[AIM OF THE EXERCISE] Scan the lines below for the string "from" and report how many lines contain it, giving only the number.

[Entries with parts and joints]
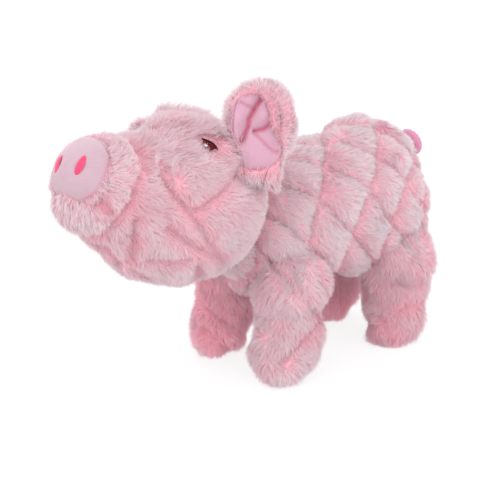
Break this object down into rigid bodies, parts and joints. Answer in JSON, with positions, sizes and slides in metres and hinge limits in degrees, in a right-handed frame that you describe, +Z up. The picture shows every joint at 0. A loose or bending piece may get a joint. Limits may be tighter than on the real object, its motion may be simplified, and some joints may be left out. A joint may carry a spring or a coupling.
{
  "type": "plush pig",
  "caption": "Stuffed plush pig standing on short legs, with a quilted body, smooth round snout, lined ears and a curled tail; head, legs, ears and tail give softly.",
  "frame": {"origin": "on the ground that the four soles stand on, in the middle of the pig's length and width", "axes": "+Z up, -X the way the body faces (the head is turned 15 degrees from it to the pig's left), -Y the pig's left side"},
  "size_m": [0.3124, 0.1314, 0.2008],
  "materials": {
    "plush_fur": "long-pile plush, pale rose, combed and quilted",
    "velboa": "short smooth pile, lilac pink",
    "satin": "smooth brushed satin knit, bright pink",
    "nostril_thread": "satin-stitch embroidery, hot pink",
    "eye_thread": "satin-stitch embroidery, dark maroon with a dark rim",
    "stuffing": "loose white polyester fibre, not seen",
    "vinyl": "soft cream vinyl, not seen"
  },
  "bodies": {
    "trunk": {"body_cover": "plush_fur", "body_filling": "stuffing", "squeaker_bladder": "vinyl", "squeaker_reed": "vinyl"},
    "head": {"head_cover": "plush_fur", "muzzle_panel": "plush_fur", "snout_disc": "velboa", "head_filling": "stuffing", "nostril_left": "nostril_thread", "nostril_right": "nostril_thread", "eye_left": "eye_thread", "eye_right": "eye_thread"},
    "ear_left": {"ear_back_left": "plush_fur", "ear_lining_left": "satin"},
    "ear_right": {"ear_back_right": "plush_fur", "ear_lining_right": "satin"},
    "tail": {"tail": "velboa"},
    "leg_front_left": {"leg_cover_front_left": "plush_fur", "leg_filling_front_left": "stuffing"},
    "leg_front_right": {"leg_cover_front_right": "plush_fur", "leg_filling_front_right": "stuffing"},
    "leg_rear_left": {"leg_cover_rear_left": "plush_fur", "leg_filling_rear_left": "stuffing"},
    "leg_rear_right": {"leg_cover_rear_right": "plush_fur", "leg_filling_rear_right": "stuffing"}
  },
  "joints": [
    {"name": "neck_nod", "type": "hinge", "parent": "trunk", "child": "head", "pos_m": [-0.05143, 0.00019, 0.125], "axis": [-0.2588, 0.9659, 0], "range_deg": [-10, 10], "stiffness_Nm_per_rad": 0.6},
    {"name": "ear_flop_left", "type": "hinge", "parent": "head", "child": "ear_left", "pos_m": [-0.02644, -0.03982, 0.147], "axis": [-0.7475, 0.6578, 0.0927], "range_deg": [-15, 15], "stiffness_Nm_per_rad": 0.05},
    {"name": "ear_flop_right", "type": "hinge", "parent": "head", "child": "ear_right", "pos_m": [-0.03941, 0.04319, 0.144], "axis": [0.1497, 0.4057, -0.9017], "range_deg": [-15, 15], "stiffness_Nm_per_rad": 0.05},
    {"name": "tail_flick", "type": "hinge", "parent": "trunk", "child": "tail", "pos_m": [0.13709, 0.00019, 0.12373], "axis": [0, 1, 0], "range_deg": [-15, 15], "stiffness_Nm_per_rad": 0.03},
    {"name": "leg_swing_front_left", "type": "hinge", "parent": "trunk", "child": "leg_front_left", "pos_m": [0.01257, -0.02881, 0.063], "axis": [0, 1, 0], "range_deg": [-15, 15], "stiffness_Nm_per_rad": 0.5},
    {"name": "leg_swing_front_right", "type": "hinge", "parent": "trunk", "child": "leg_front_right", "pos_m": [0.01257, 0.02919, 0.063], "axis": [0, 1, 0], "range_deg": [-15, 15], "stiffness_Nm_per_rad": 0.5},
    {"name": "leg_swing_rear_left", "type": "hinge", "parent": "trunk", "child": "leg_rear_left", "pos_m": [0.10457, -0.02881, 0.063], "axis": [0, 1, 0], "range_deg": [-15, 15], "stiffness_Nm_per_rad": 0.5},
    {"name": "leg_swing_rear_right", "type": "hinge", "parent": "trunk", "child": "leg_rear_right", "pos_m": [0.10457, 0.02919, 0.063], "axis": [0, 1, 0], "range_deg": [-15, 15], "stiffness_Nm_per_rad": 0.5}
  ]
}
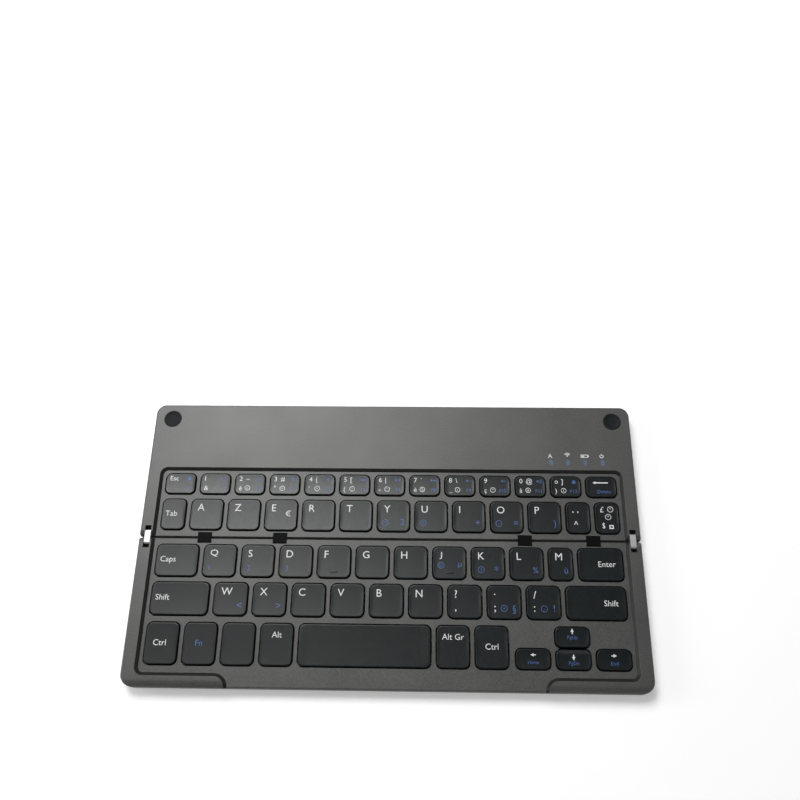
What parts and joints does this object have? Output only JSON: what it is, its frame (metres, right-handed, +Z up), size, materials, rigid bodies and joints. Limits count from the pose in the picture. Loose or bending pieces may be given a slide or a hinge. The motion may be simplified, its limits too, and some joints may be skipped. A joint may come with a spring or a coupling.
{
  "type": "folding keyboard",
  "caption": "Compact keyboard in two shells that fold flat on each other about twin-pivot side links, with sprung low keys in a sunk deck.",
  "frame": {"origin": "on the seam between the two halves, in the middle of the keyboard, at the underside of the feet", "axes": "+X to the right along the keyboard, +Y towards the rear edge, +Z up out of the key tops, opened flat"},
  "size_m": [0.25, 0.1434, 0.0084],
  "materials": {
    "case_paint": "satin grey paint with a fine metallic grain",
    "cover_plastic": "fine matt texture",
    "key_plastic": "fine matt texture, dark charcoal",
    "plate_steel": "galvanised sheet",
    "membrane_film": "milky film",
    "dome_rubber": "translucent silicone",
    "black_rubber": "matt black rubber",
    "bridge_plastic": "smooth black",
    "dark_steel": "blackened steel",
    "bright_steel": "bright, finely ground",
    "socket_steel": "tin-plated sheet",
    "battery_foil": "silver pouch foil",
    "board_laminate": "green solder mask",
    "lens_plastic": "clear, slightly smoky",
    "magnet_plating": "nickel plating"
  },
  "bodies": {
    "lower_half": {"lower_case": "case_paint", "lower_bottom_cover": "cover_plastic", "lower_key_plate": "plate_steel", "lower_membrane": "membrane_film", "lower_domes": "dome_rubber", "lower_feet": "black_rubber", "lower_screws": "dark_steel", "lower_hinge_pins": "bright_steel"},
    "hinge_links": {"side_hinge_links": "bright_steel", "cable_bridges": "bridge_plastic"},
    "upper_half": {"upper_case": "case_paint", "upper_bottom_cover": "cover_plastic", "upper_key_plate": "plate_steel", "upper_membrane": "membrane_film", "upper_domes": "dome_rubber", "upper_feet": "black_rubber", "upper_screws": "dark_steel", "upper_hinge_pins": "bright_steel", "battery": "battery_foil", "circuit_board": "board_laminate", "charging_socket": "socket_steel", "status_lenses": "lens_plastic", "closing_bumpers": "black_rubber", "closing_magnets": "magnet_plating"},
    "key_caps": {"key_caps": "key_plastic"},
    "key_q": {"key_q": "key_plastic"},
    "key_s": {"key_s": "key_plastic"},
    "key_d": {"key_d": "key_plastic"},
    "key_f": {"key_f": "key_plastic"},
    "key_g": {"key_g": "key_plastic"},
    "key_h": {"key_h": "key_plastic"},
    "key_j": {"key_j": "key_plastic"},
    "key_k": {"key_k": "key_plastic"},
    "key_l": {"key_l": "key_plastic"},
    "key_m": {"key_m": "key_plastic"},
    "key_enter": {"key_enter": "key_plastic"},
    "key_left_shift": {"key_left_shift": "key_plastic"},
    "key_w": {"key_w": "key_plastic"},
    "key_x": {"key_x": "key_plastic"},
    "key_c": {"key_c": "key_plastic"},
    "key_v": {"key_v": "key_plastic"},
    "key_b": {"key_b": "key_plastic"},
    "key_n": {"key_n": "key_plastic"},
    "key_comma": {"key_comma": "key_plastic"},
    "key_period": {"key_period": "key_plastic"},
    "key_slash": {"key_slash": "key_plastic"},
    "key_right_shift": {"key_right_shift": "key_plastic"},
    "key_left_ctrl": {"key_left_ctrl": "key_plastic"},
    "key_fn": {"key_fn": "key_plastic"},
    "key_system": {"key_system": "key_plastic"},
    "key_alt": {"key_alt": "key_plastic"},
    "key_space": {"key_space": "key_plastic"},
    "key_alt_gr": {"key_alt_gr": "key_plastic"},
    "key_right_ctrl": {"key_right_ctrl": "key_plastic"},
    "key_left": {"key_left": "key_plastic"},
    "key_up": {"key_up": "key_plastic"},
    "key_down": {"key_down": "key_plastic"},
    "key_right": {"key_right": "key_plastic"},
    "number_row_keys": {"number_row_keys": "key_plastic"},
    "letter_row_keys": {"letter_row_keys": "key_plastic"}
  },
  "joints": [
    {"name": "fold_lower_pivot", "type": "hinge", "parent": "lower_half", "child": "hinge_links", "pos_m": [0, -0.0021, 0.00625], "axis": [1, 0, 0], "range_deg": [0, 90]},
    {"name": "fold_upper_pivot", "type": "hinge", "parent": "hinge_links", "child": "upper_half", "pos_m": [0, 0.0021, 0.00625], "axis": [1, 0, 0], "range_deg": [0, 90]},
    {"name": "key_caps_press", "type": "slide", "parent": "lower_half", "child": "key_caps", "axis": [0, 0, -1], "range_m": [0, 0.0014], "stiffness_N_per_m": 350, "deforming": ["lower_domes"]},
    {"name": "key_q_press", "type": "slide", "parent": "lower_half", "child": "key_q", "axis": [0, 0, -1], "range_m": [0, 0.0014], "stiffness_N_per_m": 350, "deforming": ["lower_domes"]},
    {"name": "key_s_press", "type": "slide", "parent": "lower_half", "child": "key_s", "axis": [0, 0, -1], "range_m": [0, 0.0014], "stiffness_N_per_m": 350, "deforming": ["lower_domes"]},
    {"name": "key_d_press", "type": "slide", "parent": "lower_half", "child": "key_d", "axis": [0, 0, -1], "range_m": [0, 0.0014], "stiffness_N_per_m": 350, "deforming": ["lower_domes"]},
    {"name": "key_f_press", "type": "slide", "parent": "lower_half", "child": "key_f", "axis": [0, 0, -1], "range_m": [0, 0.0014], "stiffness_N_per_m": 350, "deforming": ["lower_domes"]},
    {"name": "key_g_press", "type": "slide", "parent": "lower_half", "child": "key_g", "axis": [0, 0, -1], "range_m": [0, 0.0014], "stiffness_N_per_m": 350, "deforming": ["lower_domes"]},
    {"name": "key_h_press", "type": "slide", "parent": "lower_half", "child": "key_h", "axis": [0, 0, -1], "range_m": [0, 0.0014], "stiffness_N_per_m": 350, "deforming": ["lower_domes"]},
    {"name": "key_j_press", "type": "slide", "parent": "lower_half", "child": "key_j", "axis": [0, 0, -1], "range_m": [0, 0.0014], "stiffness_N_per_m": 350, "deforming": ["lower_domes"]},
    {"name": "key_k_press", "type": "slide", "parent": "lower_half", "child": "key_k", "axis": [0, 0, -1], "range_m": [0, 0.0014], "stiffness_N_per_m": 350, "deforming": ["lower_domes"]},
    {"name": "key_l_press", "type": "slide", "parent": "lower_half", "child": "key_l", "axis": [0, 0, -1], "range_m": [0, 0.0014], "stiffness_N_per_m": 350, "deforming": ["lower_domes"]},
    {"name": "key_m_press", "type": "slide", "parent": "lower_half", "child": "key_m", "axis": [0, 0, -1], "range_m": [0, 0.0014], "stiffness_N_per_m": 350, "deforming": ["lower_domes"]},
    {"name": "key_enter_press", "type": "slide", "parent": "lower_half", "child": "key_enter", "axis": [0, 0, -1], "range_m": [0, 0.0014], "stiffness_N_per_m": 350, "deforming": ["lower_domes"]},
    {"name": "key_left_shift_press", "type": "slide", "parent": "lower_half", "child": "key_left_shift", "axis": [0, 0, -1], "range_m": [0, 0.0014], "stiffness_N_per_m": 350, "deforming": ["lower_domes"]},
    {"name": "key_w_press", "type": "slide", "parent": "lower_half", "child": "key_w", "axis": [0, 0, -1], "range_m": [0, 0.0014], "stiffness_N_per_m": 350, "deforming": ["lower_domes"]},
    {"name": "key_x_press", "type": "slide", "parent": "lower_half", "child": "key_x", "axis": [0, 0, -1], "range_m": [0, 0.0014], "stiffness_N_per_m": 350, "deforming": ["lower_domes"]},
    {"name": "key_c_press", "type": "slide", "parent": "lower_half", "child": "key_c", "axis": [0, 0, -1], "range_m": [0, 0.0014], "stiffness_N_per_m": 350, "deforming": ["lower_domes"]},
    {"name": "key_v_press", "type": "slide", "parent": "lower_half", "child": "key_v", "axis": [0, 0, -1], "range_m": [0, 0.0014], "stiffness_N_per_m": 350, "deforming": ["lower_domes"]},
    {"name": "key_b_press", "type": "slide", "parent": "lower_half", "child": "key_b", "axis": [0, 0, -1], "range_m": [0, 0.0014], "stiffness_N_per_m": 350, "deforming": ["lower_domes"]},
    {"name": "key_n_press", "type": "slide", "parent": "lower_half", "child": "key_n", "axis": [0, 0, -1], "range_m": [0, 0.0014], "stiffness_N_per_m": 350, "deforming": ["lower_domes"]},
    {"name": "key_comma_press", "type": "slide", "parent": "lower_half", "child": "key_comma", "axis": [0, 0, -1], "range_m": [0, 0.0014], "stiffness_N_per_m": 350, "deforming": ["lower_domes"]},
    {"name": "key_period_press", "type": "slide", "parent": "lower_half", "child": "key_period", "axis": [0, 0, -1], "range_m": [0, 0.0014], "stiffness_N_per_m": 350, "deforming": ["lower_domes"]},
    {"name": "key_slash_press", "type": "slide", "parent": "lower_half", "child": "key_slash", "axis": [0, 0, -1], "range_m": [0, 0.0014], "stiffness_N_per_m": 350, "deforming": ["lower_domes"]},
    {"name": "key_right_shift_press", "type": "slide", "parent": "lower_half", "child": "key_right_shift", "axis": [0, 0, -1], "range_m": [0, 0.0014], "stiffness_N_per_m": 350, "deforming": ["lower_domes"]},
    {"name": "key_left_ctrl_press", "type": "slide", "parent": "lower_half", "child": "key_left_ctrl", "axis": [0, 0, -1], "range_m": [0, 0.0014], "stiffness_N_per_m": 350, "deforming": ["lower_domes"]},
    {"name": "key_fn_press", "type": "slide", "parent": "lower_half", "child": "key_fn", "axis": [0, 0, -1], "range_m": [0, 0.0014], "stiffness_N_per_m": 350, "deforming": ["lower_domes"]},
    {"name": "key_system_press", "type": "slide", "parent": "lower_half", "child": "key_system", "axis": [0, 0, -1], "range_m": [0, 0.0014], "stiffness_N_per_m": 350, "deforming": ["lower_domes"]},
    {"name": "key_alt_press", "type": "slide", "parent": "lower_half", "child": "key_alt", "axis": [0, 0, -1], "range_m": [0, 0.0014], "stiffness_N_per_m": 350, "deforming": ["lower_domes"]},
    {"name": "key_space_press", "type": "slide", "parent": "lower_half", "child": "key_space", "axis": [0, 0, -1], "range_m": [0, 0.0014], "stiffness_N_per_m": 350, "deforming": ["lower_domes"]},
    {"name": "key_alt_gr_press", "type": "slide", "parent": "lower_half", "child": "key_alt_gr", "axis": [0, 0, -1], "range_m": [0, 0.0014], "stiffness_N_per_m": 350, "deforming": ["lower_domes"]},
    {"name": "key_right_ctrl_press", "type": "slide", "parent": "lower_half", "child": "key_right_ctrl", "axis": [0, 0, -1], "range_m": [0, 0.0014], "stiffness_N_per_m": 350, "deforming": ["lower_domes"]},
    {"name": "key_left_press", "type": "slide", "parent": "lower_half", "child": "key_left", "axis": [0, 0, -1], "range_m": [0, 0.0014], "stiffness_N_per_m": 350, "deforming": ["lower_domes"]},
    {"name": "key_up_press", "type": "slide", "parent": "lower_half", "child": "key_up", "axis": [0, 0, -1], "range_m": [0, 0.0014], "stiffness_N_per_m": 350, "deforming": ["lower_domes"]},
    {"name": "key_down_press", "type": "slide", "parent": "lower_half", "child": "key_down", "axis": [0, 0, -1], "range_m": [0, 0.0014], "stiffness_N_per_m": 350, "deforming": ["lower_domes"]},
    {"name": "key_right_press", "type": "slide", "parent": "lower_half", "child": "key_right", "axis": [0, 0, -1], "range_m": [0, 0.0014], "stiffness_N_per_m": 350, "deforming": ["lower_domes"]},
    {"name": "number_row_keys_press", "type": "slide", "parent": "upper_half", "child": "number_row_keys", "axis": [0, 0, -1], "range_m": [0, 0.0014], "stiffness_N_per_m": 4550, "deforming": ["upper_domes"]},
    {"name": "letter_row_keys_press", "type": "slide", "parent": "upper_half", "child": "letter_row_keys", "axis": [0, 0, -1], "range_m": [0, 0.0014], "stiffness_N_per_m": 4550, "deforming": ["upper_domes"]}
  ]
}
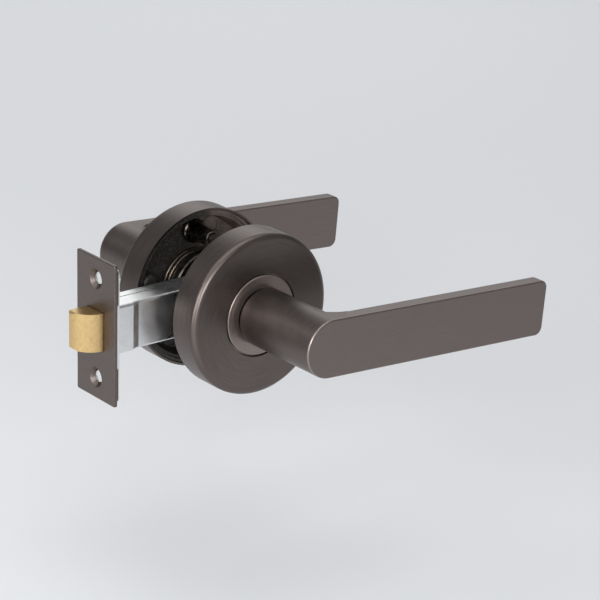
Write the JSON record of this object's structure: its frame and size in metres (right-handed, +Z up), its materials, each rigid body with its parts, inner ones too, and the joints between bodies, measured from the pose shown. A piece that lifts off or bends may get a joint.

[SOLUTION BELOW] 3